Compare that to what we’ve seen this month.  The President’s re-election.  One of the symbols of Obamacare opposition, Massachusetts Senator Scott Brown, being unseated by a fervent advocate of the law, Elizabeth Warren.  A Kaiser Family Foundation poll showing support for Affordable Care Act repeal at its lowest level yet, just 33 percent.  Even House Speaker John Boehner said, post-election, that the Affordable Care Act should be regarded as “the law of the land,” although he later issued a written statement saying he still supported repeal.

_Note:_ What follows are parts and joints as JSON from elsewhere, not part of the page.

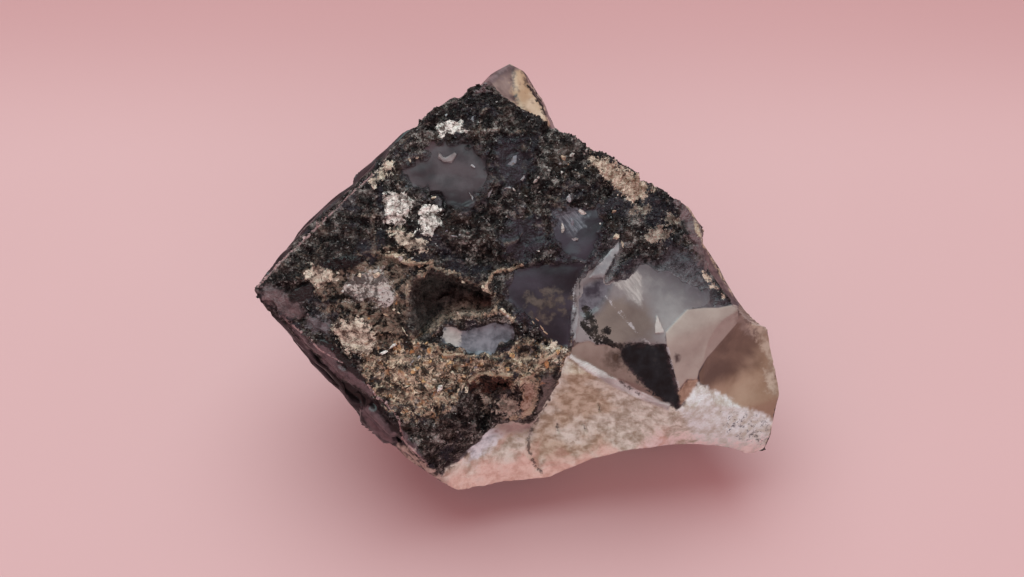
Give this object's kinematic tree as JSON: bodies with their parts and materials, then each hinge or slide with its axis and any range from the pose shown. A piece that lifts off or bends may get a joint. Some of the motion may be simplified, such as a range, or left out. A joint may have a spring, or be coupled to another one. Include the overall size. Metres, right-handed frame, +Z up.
{
  "type": "dendritic opal",
  "caption": "Hand-sized broken lump of dendritic opal with a crumbling dark crust, clear grey windows, a cream underside and a small vug; rests on a flat spot.",
  "frame": {"origin": "centre of the small flat that the lump rests on", "axes": "+X along the lump's longest extent, from the pointed end to the blunt nose; +Z up; the broad crusted face looks up and towards -Y"},
  "size_m": [0.0855, 0.0554, 0.0607],
  "materials": {
    "stone": "dark crumbling crust with glassy grey breaks and a cream rind"
  },
  "bodies": {
    "root": {"dendritic_opal": "stone"}
  },
  "joints": []
}
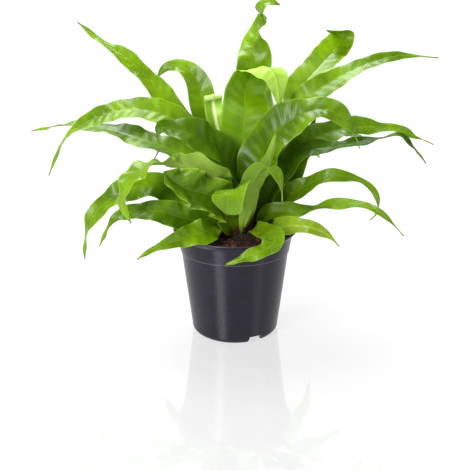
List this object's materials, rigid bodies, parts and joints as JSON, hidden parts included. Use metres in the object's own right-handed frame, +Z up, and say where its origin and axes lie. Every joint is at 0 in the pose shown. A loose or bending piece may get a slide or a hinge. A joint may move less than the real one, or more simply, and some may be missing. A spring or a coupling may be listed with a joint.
{
  "type": "potted bird's nest fern",
  "caption": "Rosette of waved strap fronds on a short crown, growing in a round tapered nursery pot filled with coir and peat.",
  "frame": {"origin": "centre of the pot's underside, on the flat pad that it stands on", "axes": "+Z up; +X to the right and -Y towards the viewer, as the fern is usually seen"},
  "size_m": [0.3953, 0.2502, 0.3186],
  "materials": {
    "pot_plastic": "satin",
    "medium": "matte",
    "crown": "matte",
    "frond": "satin"
  },
  "bodies": {
    "root": {"pot": "pot_plastic", "soil": "medium", "crown": "crown", "frond_left_high": "frond", "frond_back_left_folded": "frond", "frond_young_rolled": "frond", "frond_centre_broad": "frond", "frond_young_small": "frond", "frond_back_tall": "frond", "frond_right_spoon": "frond", "frond_right_high": "frond", "frond_right_arching": "frond", "frond_young_front": "frond", "frond_right_short": "frond", "frond_right_long": "frond", "frond_right_long_under": "frond", "frond_right_low_hooked": "frond", "frond_right_low_twisted": "frond", "frond_right_old": "frond", "frond_front_right_over_rim": "frond", "frond_front_left_over_rim": "frond", "frond_front_folded": "frond", "frond_front_underside": "frond", "frond_left_front_arch": "frond", "frond_left_low_long": "frond", "frond_left_low_short": "frond", "frond_left_ruffled": "frond", "frond_left_arching": "frond", "frond_left_long": "frond", "frond_left_broad": "frond", "frond_rear_right_low": "frond", "frond_rear_right": "frond", "frond_rear_middle": "frond", "frond_rear_left": "frond", "frond_rear_left_low": "frond", "frond_rear_left_high": "frond", "frond_rear_upright": "frond", "frond_rear_right_arching": "frond", "frond_rear_drooping": "frond", "frond_rear_right_upright": "frond"}
  },
  "joints": []
}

This change in atmosphere means a great deal in terms of how energy is going to be expended in Washington.  Instead of fighting tooth-and-nail over what’s been done, lawmakers and policy advocates can accept the fact that the ACA is going to be implemented (although there will still be debates over various matters such as the construction of state insurance exchanges and medical device taxes, among others), and focus their efforts on health issues that have been given relatively short shrift in the political world.

For example:

  • How do we enable health policy to catch up to what the private sector is already doing in health information technology and mobile communications to improve health care?
  • How do we move beyond well-meaning intentions to game-changing actions on wellness and disease preventions to slow the escalation in chronic illness that threatens to overwhelm our health care system?
  • How can we best utilize the various non-physician human resources in the health care sphere to better serve the rapidly growing patient population caused by Medicaid expansion and the soon-to-be-operating insurance exchanges?
  • What is the answer to addressing the health disparities – be they gender-based, ethnic or socioeconomic – that will likely still exist even with the implementation of health reform?

I could go on with a list of health care challenges far longer than any reasonable blog post should extend.  The point is, we will be better off as a society if we can now focus on these extraordinarily important issues instead of fighting yesterday’s battles.  Let the Great Reconciling begin.